Turn the garment inside out, align the seam carefully, then use small, tight stitches and reinforce at both ends. The “hidden” part is less about fancy technique and more about keeping tension even so the fabric doesn’t pucker.
What thread color should I pack if I only want one?
Pick the color that matches what you wear most often on trips. For many travelers it’s black or navy, but if you pack lots of light tops, cream can be the more useful single choice.
How do I fix a missing button if I don’t have a replacement?
A safety pin from the inside can hold a placket closed for the day, or you can move a less-visible button from another area if the garment design allows it.

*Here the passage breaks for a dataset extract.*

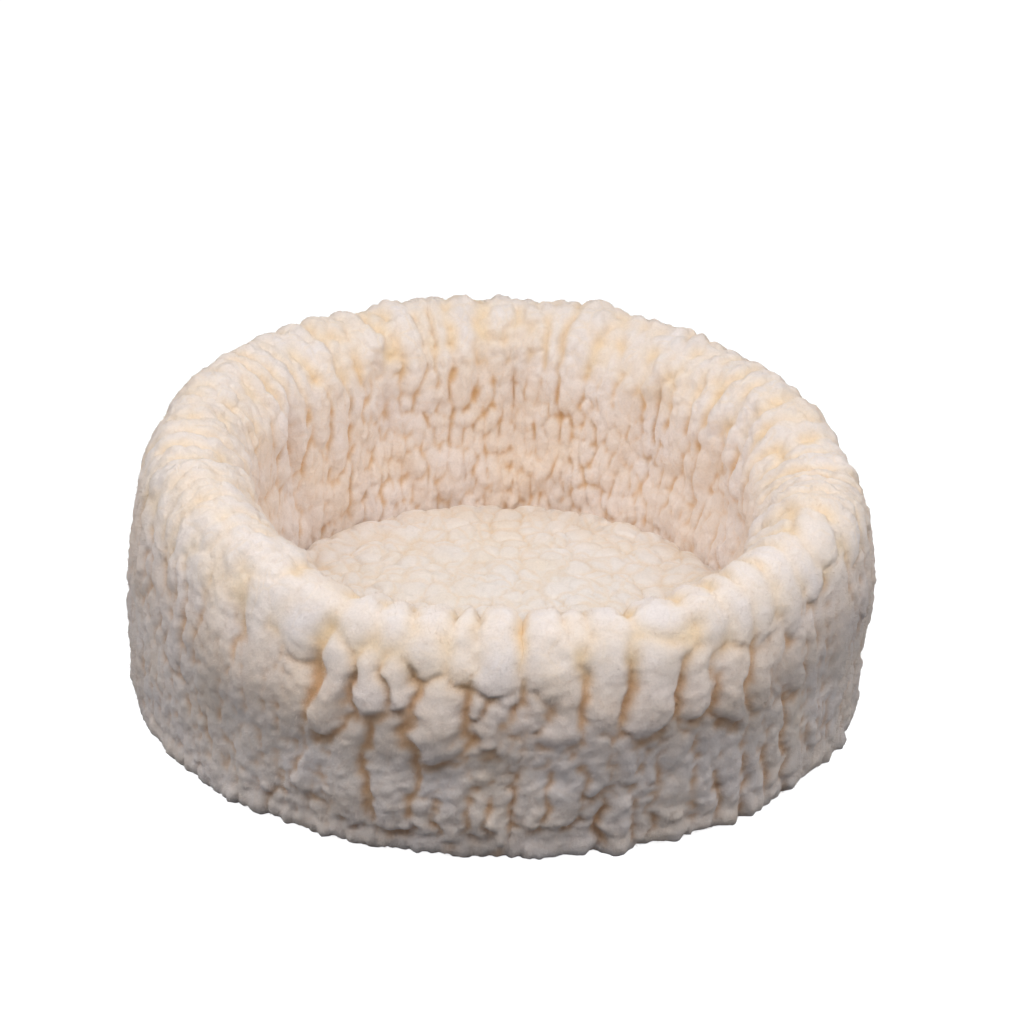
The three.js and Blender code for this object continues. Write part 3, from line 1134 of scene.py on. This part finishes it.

If it’s a coat or suit jacket, a tailor can usually source a close match.
When is it risky to DIY a repair while traveling?
When the fabric is delicate, the item is expensive, or the repair involves zippers and technical materials. In those cases, a temporary pin or tape solution may be safer until a professional can look at it.
If you’re building your first kit and want it to feel effortless, start with a small pouch that stays in your carry-on, stock it once, then refresh it every few trips. That’s usually the difference between “I meant to pack one” and actually having what you need when something breaks.